DIRECTION:
Within the material below, locate the line with "before = set(bpy.data.objects)" and the line with "MAX_REACH = 0.49", then return those two lines and all lines between them, exactly as written.

RAW DATA:

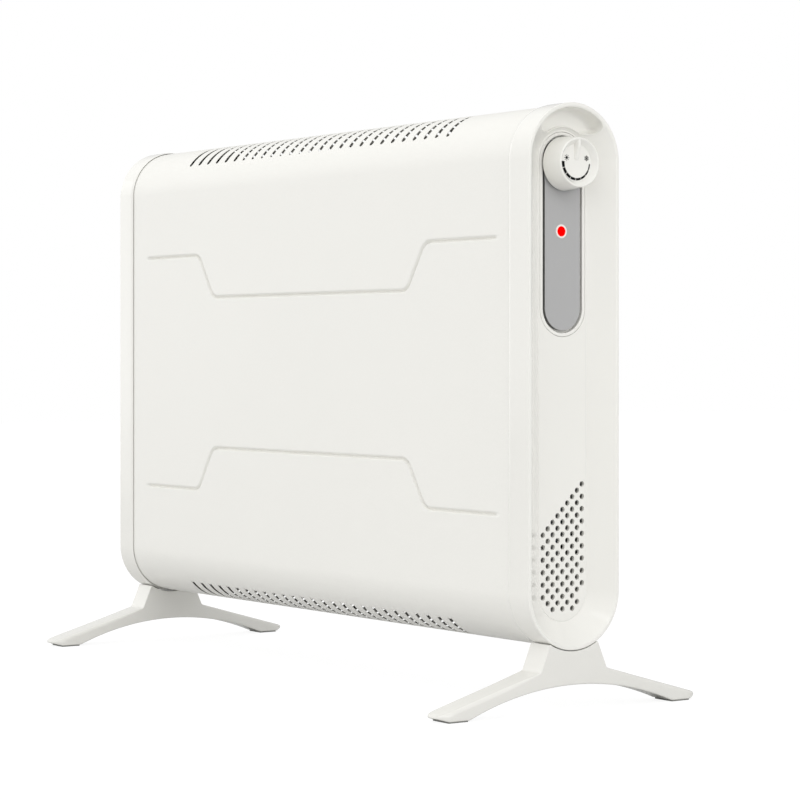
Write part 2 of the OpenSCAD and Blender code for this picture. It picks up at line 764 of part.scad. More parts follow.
module ceramic_bushes() {
    color([0.92, 0.9, 0.84]) in_part()
        for (z = [low_run_z, high_run_z]) difference() {
            union() {
                rod_x(bush_neck_r, right_plate_x - bush_neck_l, room_x + bush_flange_t / 2, 0, z);
                rod_x(bush_flange_r, room_x, room_x + bush_flange_t, 0, z);
            }
            rod_x(tube_r + fit, right_plate_x - bush_neck_l - cut, room_x + bush_flange_t + cut, 0, z);
        }
}

// Bracket on the left side plate that grips the bend of the tube between two fingers
module element_bracket() {
    bend_z = (low_run_z + high_run_z) / 2;
    finger_y = tube_r + fit;
    color(zinc) in_part() {
        block([left_plate_x, -bracket_half, bend_z - bracket_half],
              [left_plate_x + sheet_t, bracket_half, bend_z + bracket_half]);
        for (side = [-1, 1])
            block([left_plate_x, side > 0 ? finger_y : -finger_y - sheet_t, bend_z - finger_half],
                  [bend_x - tube_pitch / 2 + 3, side > 0 ? finger_y + sheet_t : -finger_y, bend_z + finger_half]);
    }
}

// Overheat cut-out: a disc limiter in the right side plate with a flange and two spades
module thermal_cutout() {
    color(black) in_part() {
        rod_x(cutout_r, right_plate_x - 8, cutout_end_x, 0, cutout_z);
        block([room_x, -cutout_flange[1], cutout_z - cutout_flange[2]],
              [room_x + cutout_flange[0], cutout_flange[1], cutout_z + cutout_flange[2]]);
        for (side = [-1, 1])
            block([cutout_end_x, side * cutout_spade_y - spade_w / 4, cutout_z - spade_w / 2],
                  [cutout_end_x + spade_l, side * cutout_spade_y - spade_w / 4 + spade_t,
                   cutout_z + spade_w / 2]);
    }
}

// Three-way terminal block with a screw for each wire
module terminal_block() {
    color([0.9, 0.88, 0.8]) in_part() difference() {
        block([room_x, block_y[0] - block_way / 2, block_z],
              [room_x + block_d, block_y[2] + block_way / 2, block_z + block_h]);
        for (y = block_y)
            rod_x(2, room_x + block_d - 3, room_x + block_d + cut, y, block_z + block_h / 2, 32);
        for (i = [0, 1])
            block([room_x + block_d - 4, block_y[i] + block_way / 2 - 0.6, block_z - cut],
                  [room_x + block_d + cut, block_y[i] + block_way / 2 + 0.6, block_z + block_h + cut]);
    }
}

// Wiring

// Corner b of a route from a to c, rounded to a parabola
function rounded_corner(a, b, c) =
    let (reach = min(wire_bend, bend_share * norm(a - b), bend_share * norm(c - b)),
         from = b + reach * unit(a - b),
         to = b + reach * unit(c - b))
    [for (s = [0 : curve_steps]) let (t = s / curve_steps)
        pow(1 - t, 2) * from + 2 * t * (1 - t) * b + pow(t, 2) * to];

// Path along a route's straight legs with each corner rounded
function smooth(route) = concat(
    [route[0]],
    [for (i = [1 : len(route) - 2]) each rounded_corner(route[i - 1], route[i], route[i + 1])],
    [route[len(route) - 1]]);

// Direction of a path at point i, halfway between the stretches that meet there
function way_at(path, i) = unit(
    (i < len(path) - 1 ? unit(path[i + 1] - path[i]) : [0, 0, 0])
    + (i > 0 ? unit(path[i] - path[i - 1]) : [0, 0, 0]));

// Unit vectors across a path at each of its points, carried along so that they never twist
function carried(path, across, i = 0) =
    let (way = way_at(path, i), next = unit(across - (across * way) * way))
    concat([next], i < len(path) - 1 ? carried(path, next, i + 1) : []);

// A round tube along a path that starts square to Y, as one closed mesh
module tube(path, r, sides = 8) {
    last = len(path) - 1;
    across = carried(path, [0, 1, 0]);
    rings = [for (i = [0 : last], k = [0 : sides - 1])
        path[i] + r * (cos(360 * k / sides) * across[i]
            + sin(360 * k / sides) * cross(way_at(path, i), across[i]))];
    walls = [for (i = [0 : last - 1], k = [0 : sides - 1])
        let (a = i * sides + k, b = i * sides + (k + 1) % sides)
        for (face = [[a, b, b + sides], [a, b + sides, a + sides]]) face];
    start = [[for (k = [0 : sides - 1]) sides - 1 - k]];
    end = [[for (k = [0 : sides - 1]) last * sides + k]];
    polyhedron(points = rings, faces = concat(walls, start, end));
}

block_top = block_z + block_h;
spade_tip_x = cutout_end_x + spade_l;
pin_tip_x = tube_end_x + pin_l;
up = [0, 0, 1];
outward = [1, 0, 0];
curve_steps = 6;
wire_bend = 14;          // longest reach of a bend along the legs beside it
bend_share = 0.46;       // and its longest share of a leg
lead_l = 8;              // straight end of a wire, square to the face it meets
lamp_lead_r = wire_r * 0.7;
lamp_lead_y = 1.6;

module wire(middle, start, start_way, end, end_way, r = wire_r) {
    tube(smooth(concat([start, start + lead_l * start_way], middle, [end + lead_l * end_way, end])), r);
}

module wire_live() {
    color([0.45, 0.25, 0.12]) in_part() wire(
        [[block_x + 8, block_y[2] + 4, block_top + 50], [thermo_spade_x - 3, 20, mid_z],
         [thermo_spade_x - 2, 16, cutout_z + 20]],
        [block_x, block_y[2], block_top], up,
        [thermo_spade_x, thermo_spade_y, thermo_spade_z], -up);
}

module wire_switched() {
    color([0.12, 0.12, 0.12]) in_part() wire(
        [[thermo_spade_x - 1, -10, cutout_z + 34], [spade_tip_x + 11, -8, cutout_z + 8]],
        [thermo_spade_x, -thermo_spade_y, thermo_spade_z], -up,
        [spade_tip_x, -cutout_spade_y, cutout_z], outward);
}

module wire_limited() {
    color([0.75, 0.1, 0.08]) in_part() wire(
        [[spade_tip_x + 11, 8, cutout_z - 14], [pin_tip_x + 13, 6, high_run_z + 22]],
        [spade_tip_x, cutout_spade_y, cutout_z], outward,
        [pin_tip_x, 0, high_run_z], outward);
}

module wire_neutral() {
    color([0.1, 0.25, 0.65]) in_part() wire(
        [[pin_tip_x + 5, block_y[1], block_top + 10], [pin_tip_x + 12, 2, low_run_z - 8]],
        [block_x, block_y[1], block_top], up,
        [pin_tip_x, 0, low_run_z], outward);
}

module wire_earth() {
    color([0.35, 0.6, 0.2]) in_part() wire(
        [[block_x, block_y[0], earth_z + 20], [earth_wire_x, earth_y, earth_z + 20]],
        [block_x, block_y[0], block_top], up,
        [earth_wire_x, earth_y, earth_z + screw_head_r], up);
}

// Leads of the lamp: one to the switched spade and one to the neutral pin
module lamp_leads() {
    color([0.85, 0.85, 0.8]) in_part() {
        wire([[thermo_spade_x - spade_w / 2 - 10, -7, thermo_spade_z - 8]],
            [lamp_body_x, lamp_y - lamp_lead_y, lamp_z], -outward,
            [thermo_spade_x - spade_w / 2, -thermo_spade_y, thermo_spade_z + 4], -outward, lamp_lead_r);
        wire([[lamp_body_x - 10, 0, lamp_z - 12], [lamp_body_x + 6, 0, lamp_z - 36],
              [lamp_body_x + 9, 0, mid_z - 14], [lamp_body_x - 2, -4, low_run_z + 18]],
            [lamp_body_x, lamp_y + lamp_lead_y, lamp_z], -outward,
            [pin_tip_x - pin_l / 2, 0, low_run_z + pin_r], up, lamp_lead_r);
    }
}

module earth_screw() {
    color([0.8, 0.68, 0.3]) in_part() {
        rod_x(screw_r, right_plate_x - 4, room_x + 1, earth_y, earth_z);
        rod_x(screw_head_r, room_x, earth_wire_x + wire_r, earth_y, earth_z);
    }
}

// Cord inlet in the rear panel: a flanged gland and its inner nut
module cord_gland() {
    color(black) in_part() difference() {
        union() {
            rod_y(gland_flange_r, panel_y, panel_y + gland_flange_t, gland_x, gland_z);
            rod_y(gland_neck_r, gland_in_y, panel_y + cut, gland_x, gland_z);
        }
        rod_y(gland_bore_r, gland_in_y - cut, panel_y + gland_flange_t + cut, gland_x, gland_z);
    }
}

module gland_nut() {
    color(black) in_part() difference() {
        rod_y(gland_nut_r, panel_in_y - gland_nut_t, panel_in_y, gland_x, gland_z, 6);
        rod_y(gland_neck_r + fit, panel_in_y - gland_nut_t - cut, panel_in_y + cut, gland_x, gland_z);
    }
}

// Feet

// Side view of a foot, in Y and Z, before the arch and the cradle are cut
module foot_side() {
    tip = foot_l / 2;
    slope = (foot_knee_z - foot_tip_z) / (tip - 4 - foot_knee_half);
    half = [
        [tip - 7.5, pad_t], [tip - 2, 2.4], [tip, foot_tip_z - 1.4],
        [tip - 1, foot_tip_z - 0.4], [tip - 4, foot_tip_z],
        [foot_knee_half + 3, foot_knee_z - 3 * slope], [foot_knee_half + 0.8, foot_knee_z],
        [foot_knee_half - 0.7, foot_knee_z + 1.8], [foot_block_half, block_top_z]
    ];
    polygon(concat(half, [for (i = [len(half) - 1 : -1 : 0]) [-half[i][0], half[i][1]]]));
}

// Plan of a foot with its round tips
module foot_plan() {
    translate([foot_in_x, -foot_l / 2 + tip_r]) square([foot_t, foot_l - 2 * tip_r]);
    for (side = [-1, 1]) translate([foot_mid_x, side * (foot_l / 2 - tip_r)]) circle(tip_r);
}

// Foot with its cradle clear of the cap, and two seats round the screws that carry the cap
module foot() {
    difference() {
        union() {
            difference() {
                intersection() {
                    along_x(foot_in_x, foot_out_x) foot_side();
                    linear_extrude(arc_low_z) foot_plan();
                }
                rod_x(arch_r, foot_in_x - cut, foot_out_x + cut, 0, arch_z - arch_r, 192);
                rod_x(cradle_r, foot_in_x - cut, foot_out_x + cut, 0, arc_low_z, 96);
            }
            for (side = [-1, 1]) translate([foot_screw_x, side * foot_screw_y, foot_head_z + 2])
                cylinder(r = foot_seat_r, h = floor_gap + 2 - foot_head_z, $fn = 48);
        }
        rod_x(cap_r, foot_in_x - cut, foot_out_x + cut, 0, arc_low_z, 96);
        for (side = [-1, 1]) translate([foot_screw_x, side * foot_screw_y, 0]) {
            cylinder(r = foot_screw_r + 0.2, h = arc_low_z, $fn = 48);
            cylinder(r = foot_screw_r * 2.1, h = foot_head_z, $fn = 48);
        }
    }
}

module foot_right() { color(cap_ivory) in_part() foot(); }

module foot_left() { color(cap_ivory) in_part() mirror([1, 0, 0]) foot(); }

module foot_pads() {
    color([0.25, 0.25, 0.24]) in_part() both_ends()
        for (side = [-1, 1])
            block([foot_mid_x - pad_w / 2, side * pad_y - pad_l / 2, 0],
                  [foot_mid_x + pad_w / 2, side * pad_y + pad_l / 2, pad_t]);
}

module foot_screws() {
    color(zinc) in_part() both_ends()
        for (side = [-1, 1]) translate([foot_screw_x, side * foot_screw_y, 0]) {
            translate([0, 0, foot_head_z - foot_head_t])
                cylinder(r = foot_screw_r * 2, h = foot_head_t, $fn = 48);
            translate([0, 0, foot_head_z - cut])
                cylinder(r = foot_screw_r, h = foot_boss_z - 1.2 - foot_head_z + cut, $fn = 48);
        }
}

module cap_screws() {
    color(zinc) in_part() both_ends()
        for (z = tab_z) screw_y(tab_screw_x, panel_y, z, panel_in_y - tab_t - 2);
}

module rear_panel_screws() {
    color(zinc) in_part()
        for (x = panel_screw_x, z = [arc_low_z + panel_screw_z, arc_top_z - panel_screw_z])
            screw_y(x, sheet_r, z, panel_in_y - 3);
}

front_shell();
rear_panel();
end_cap_right();
end_cap_left();
fascia_tray();
fascia_plate();
control_knob();
thermostat_spindle();
thermostat_body();
thermostat_nut();
indicator_bezel();
indicator_lens();
indicator_lamp();
side_plate_right();
side_plate_left();
heat_shield_front();
heat_shield_rear();
heating_tube();
heating_fins();
terminal_pins();
ceramic_bushes();
element_bracket();
thermal_cutout();
terminal_block();
wire_live();
wire_switched();
wire_limited();
wire_neutral();
wire_earth();
lamp_leads();
earth_screw();
cord_gland();
gland_nut();
foot_right();
foot_left();
foot_pads();
foot_screws();
cap_screws();
rear_panel_screws();
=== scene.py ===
# Looks of a portable convector heater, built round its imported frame.
# Lengths are in millimetres on the frame's own axes, and meshes are scaled to metres when they are made.
import math

import bmesh
import bpy
import numpy as np
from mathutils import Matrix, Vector, geometry


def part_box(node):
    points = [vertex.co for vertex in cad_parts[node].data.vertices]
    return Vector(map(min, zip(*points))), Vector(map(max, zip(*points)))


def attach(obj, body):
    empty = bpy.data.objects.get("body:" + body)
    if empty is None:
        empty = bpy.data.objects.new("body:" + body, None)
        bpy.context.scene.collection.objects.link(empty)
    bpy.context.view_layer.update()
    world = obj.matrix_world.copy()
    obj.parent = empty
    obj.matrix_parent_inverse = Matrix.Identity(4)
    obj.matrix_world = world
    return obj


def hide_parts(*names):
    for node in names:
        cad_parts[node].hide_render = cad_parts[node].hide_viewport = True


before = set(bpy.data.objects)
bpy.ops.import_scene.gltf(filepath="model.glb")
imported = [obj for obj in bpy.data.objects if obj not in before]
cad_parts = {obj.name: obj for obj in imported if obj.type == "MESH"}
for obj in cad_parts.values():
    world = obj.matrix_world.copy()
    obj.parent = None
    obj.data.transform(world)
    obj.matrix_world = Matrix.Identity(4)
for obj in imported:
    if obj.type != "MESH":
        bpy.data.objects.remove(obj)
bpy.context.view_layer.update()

MM = 0.001
MERGE_M = 1e-5           # points closer than this, in metres, become one
TINY = 1e-6
AXIS_R = 0.001           # where a turned section meets its axis
SHARP_ANGLE = math.radians(34)
MAX_REACH = 0.49         # share of a side that one rounding may take


def box_mm(node):
    low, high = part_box(node)
    return np.array(low) / MM, np.array(high) / MM


# Sizes taken from the frame

cap_low, cap_high = box_mm("end_cap_right")
left_low = box_mm("end_cap_left")[0]
shell_low, shell_high = box_mm("front_shell")
knob_low, knob_high = box_mm("control_knob")
plate_low, plate_high = box_mm("fascia_plate")
tray_low, tray_high = box_mm("fascia_tray")
lens_low, lens_high = box_mm("indicator_lens")
bezel_low, bezel_high = box_mm("indicator_bezel")
foot_low, foot_high = box_mm("foot_right")
foot_left_low = box_mm("foot_left")[0]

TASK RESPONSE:
before = set(bpy.data.objects)
bpy.ops.import_scene.gltf(filepath="model.glb")
imported = [obj for obj in bpy.data.objects if obj not in before]
cad_parts = {obj.name: obj for obj in imported if obj.type == "MESH"}
for obj in cad_parts.values():
    world = obj.matrix_world.copy()
    obj.parent = None
    obj.data.transform(world)
    obj.matrix_world = Matrix.Identity(4)
for obj in imported:
    if obj.type != "MESH":
        bpy.data.objects.remove(obj)
bpy.context.view_layer.update()

MM = 0.001
MERGE_M = 1e-5           # points closer than this, in metres, become one
TINY = 1e-6
AXIS_R = 0.001           # where a turned section meets its axis
SHARP_ANGLE = math.radians(34)
MAX_REACH = 0.49         # share of a side that one rounding may take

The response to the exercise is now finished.